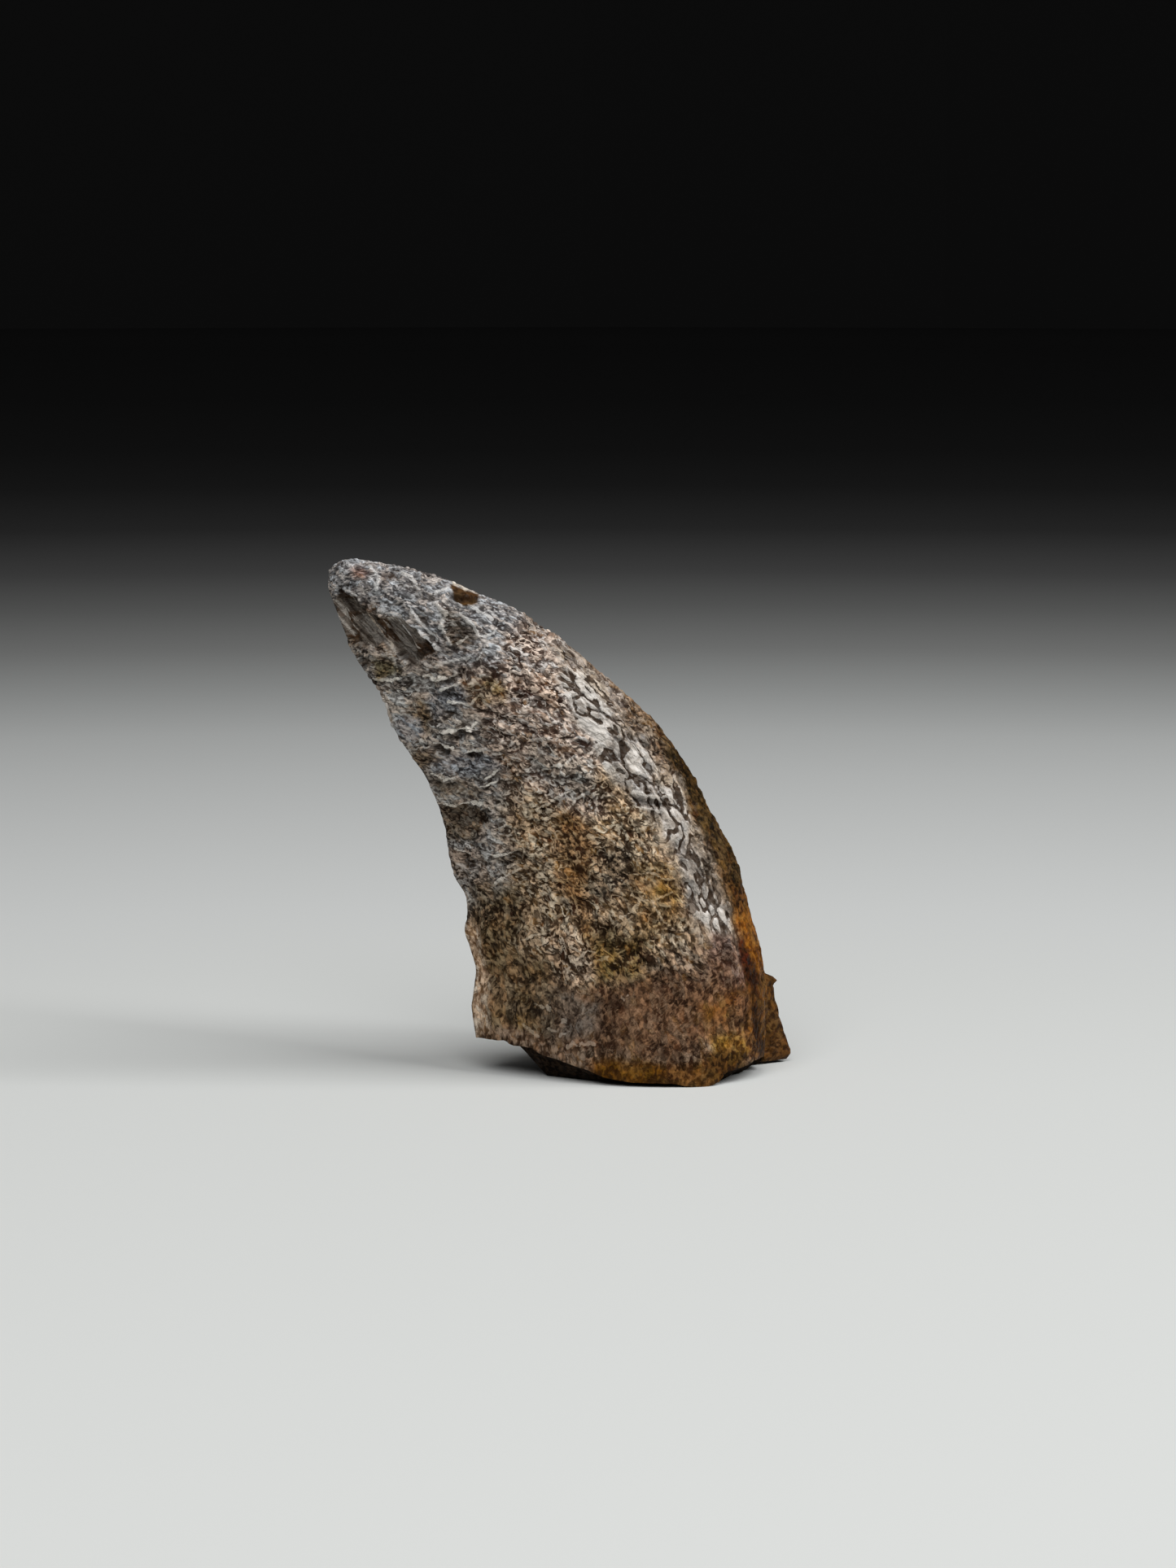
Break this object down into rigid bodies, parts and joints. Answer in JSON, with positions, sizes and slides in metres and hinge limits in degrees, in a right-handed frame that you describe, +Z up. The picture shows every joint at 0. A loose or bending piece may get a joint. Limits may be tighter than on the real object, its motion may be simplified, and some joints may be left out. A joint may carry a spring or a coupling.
{
  "type": "fossil dinosaur tooth",
  "caption": "Curved, flattened fossil tooth of a meat-eating dinosaur, with denticles on worn edges, flake scars near the tip and a broken base it stands on.",
  "frame": {"origin": "under the middle of the tooth's bounding box, on the surface it stands on", "axes": "+X from the concave distal edge to the convex mesial edge, +Y from the outer face to the inner face, +Z up along the tooth from its broken base to its tip"},
  "size_m": [0.0236, 0.0086, 0.0264],
  "materials": {
    "fossil": "satin"
  },
  "bodies": {
    "root": {"tooth": "fossil"}
  },
  "joints": []
}
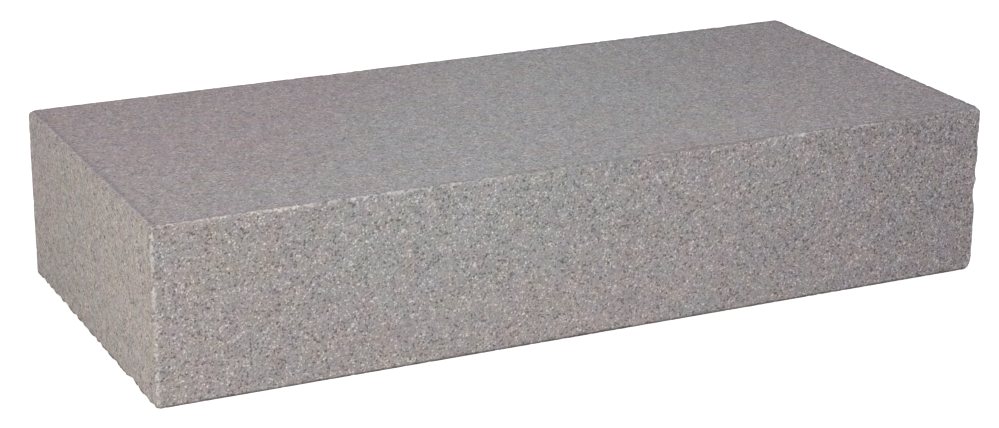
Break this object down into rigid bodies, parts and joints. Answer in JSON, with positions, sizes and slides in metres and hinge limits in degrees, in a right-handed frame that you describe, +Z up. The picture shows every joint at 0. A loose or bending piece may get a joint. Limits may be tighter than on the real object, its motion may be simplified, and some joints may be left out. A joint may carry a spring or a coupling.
{
  "type": "stair step block",
  "caption": "Solid granite block step: a long rectangular stone that makes one whole stair step, with flat faces and eased, slightly spalled arrises.",
  "frame": {"origin": "middle of the bed, the face that the stone lies on", "axes": "+X along the length of the step, -Y out of the riser towards the person who climbs, +Z up out of the tread"},
  "size_m": [0.75, 0.34, 0.148],
  "materials": {
    "granite": "matte"
  },
  "bodies": {
    "root": {"step_block": "granite"}
  },
  "joints": []
}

# EXERCISE TASK:
Write out every entry above, word for word.

# SOLUTION TO THIS EXERCISE:
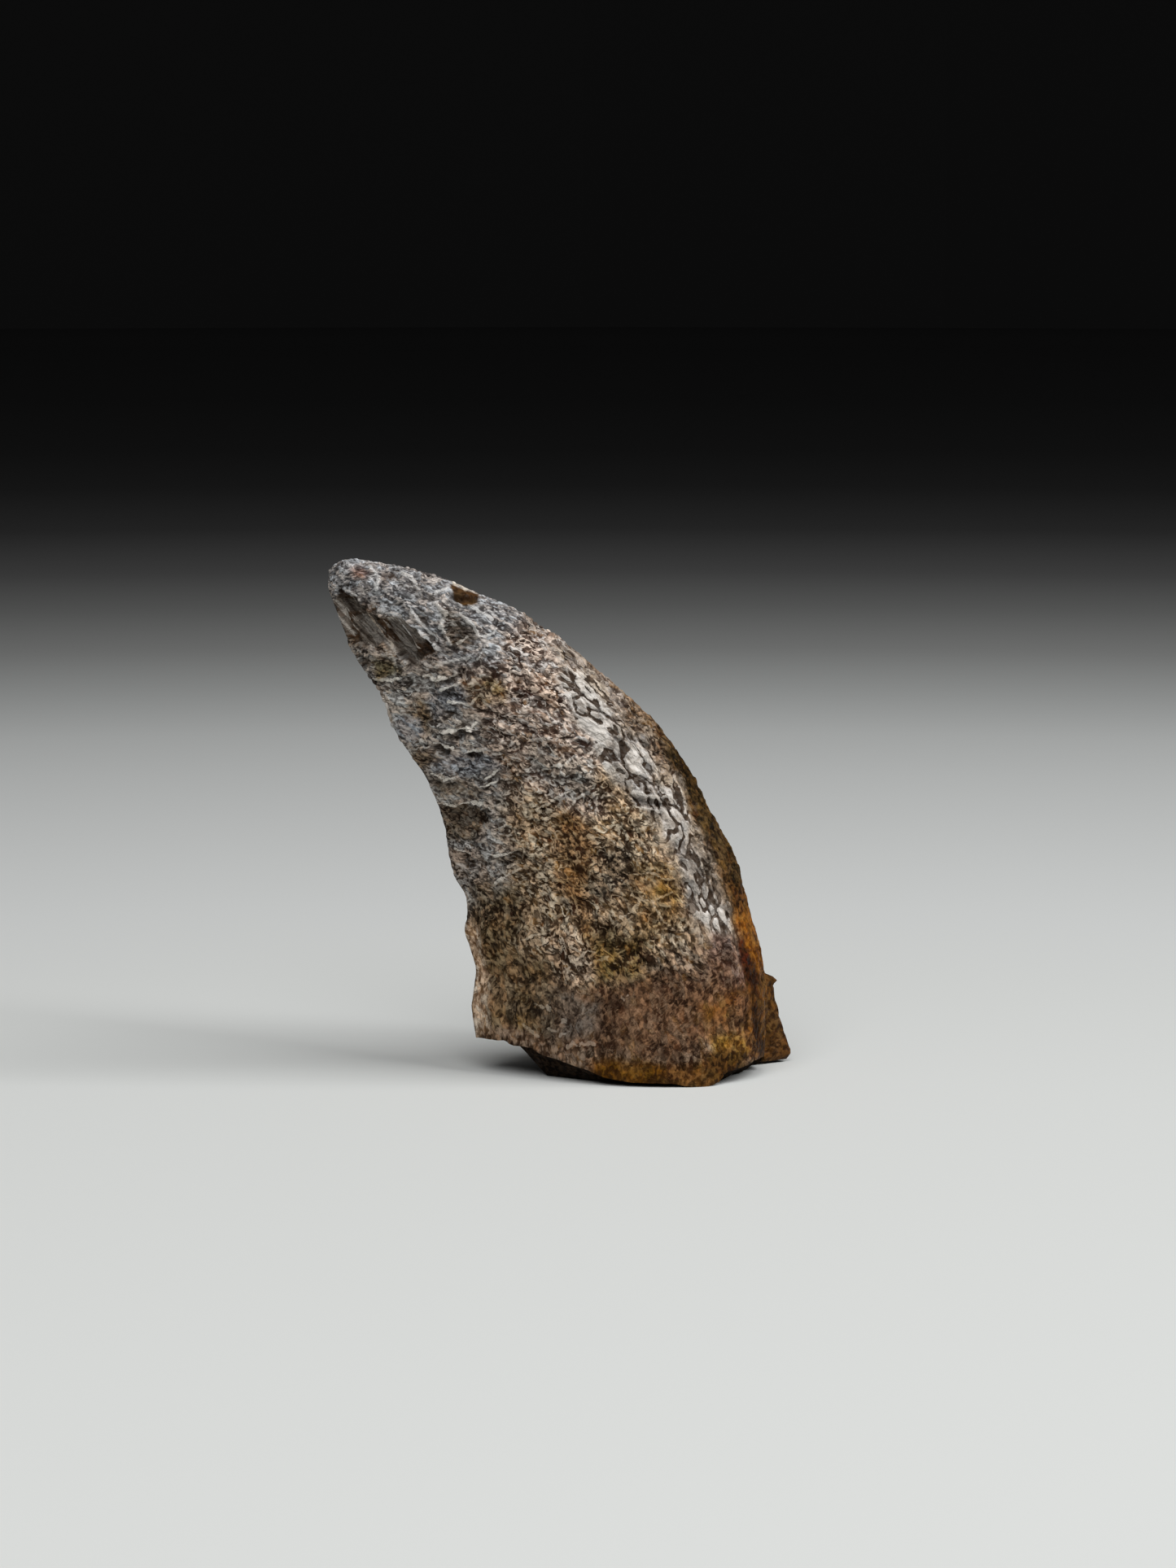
Break this object down into rigid bodies, parts and joints. Answer in JSON, with positions, sizes and slides in metres and hinge limits in degrees, in a right-handed frame that you describe, +Z up. The picture shows every joint at 0. A loose or bending piece may get a joint. Limits may be tighter than on the real object, its motion may be simplified, and some joints may be left out. A joint may carry a spring or a coupling.
{
  "type": "fossil dinosaur tooth",
  "caption": "Curved, flattened fossil tooth of a meat-eating dinosaur, with denticles on worn edges, flake scars near the tip and a broken base it stands on.",
  "frame": {"origin": "under the middle of the tooth's bounding box, on the surface it stands on", "axes": "+X from the concave distal edge to the convex mesial edge, +Y from the outer face to the inner face, +Z up along the tooth from its broken base to its tip"},
  "size_m": [0.0236, 0.0086, 0.0264],
  "materials": {
    "fossil": "satin"
  },
  "bodies": {
    "root": {"tooth": "fossil"}
  },
  "joints": []
}
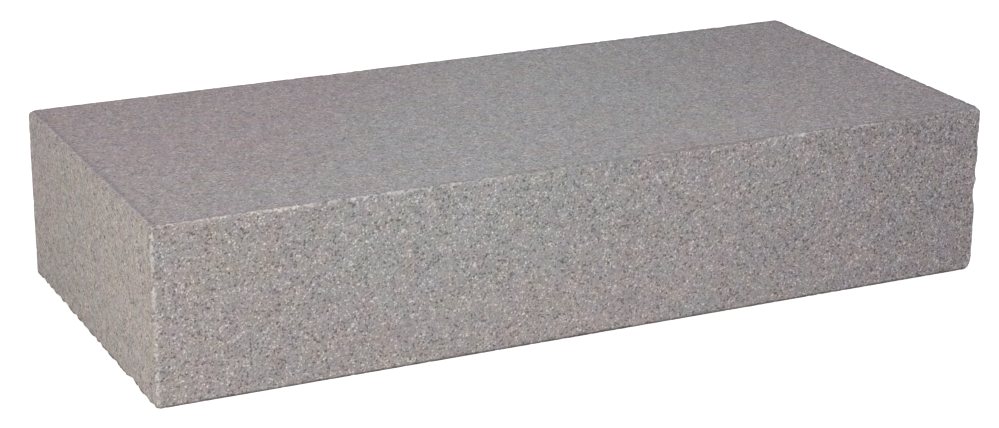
Break this object down into rigid bodies, parts and joints. Answer in JSON, with positions, sizes and slides in metres and hinge limits in degrees, in a right-handed frame that you describe, +Z up. The picture shows every joint at 0. A loose or bending piece may get a joint. Limits may be tighter than on the real object, its motion may be simplified, and some joints may be left out. A joint may carry a spring or a coupling.
{
  "type": "stair step block",
  "caption": "Solid granite block step: a long rectangular stone that makes one whole stair step, with flat faces and eased, slightly spalled arrises.",
  "frame": {"origin": "middle of the bed, the face that the stone lies on", "axes": "+X along the length of the step, -Y out of the riser towards the person who climbs, +Z up out of the tread"},
  "size_m": [0.75, 0.34, 0.148],
  "materials": {
    "granite": "matte"
  },
  "bodies": {
    "root": {"step_block": "granite"}
  },
  "joints": []
}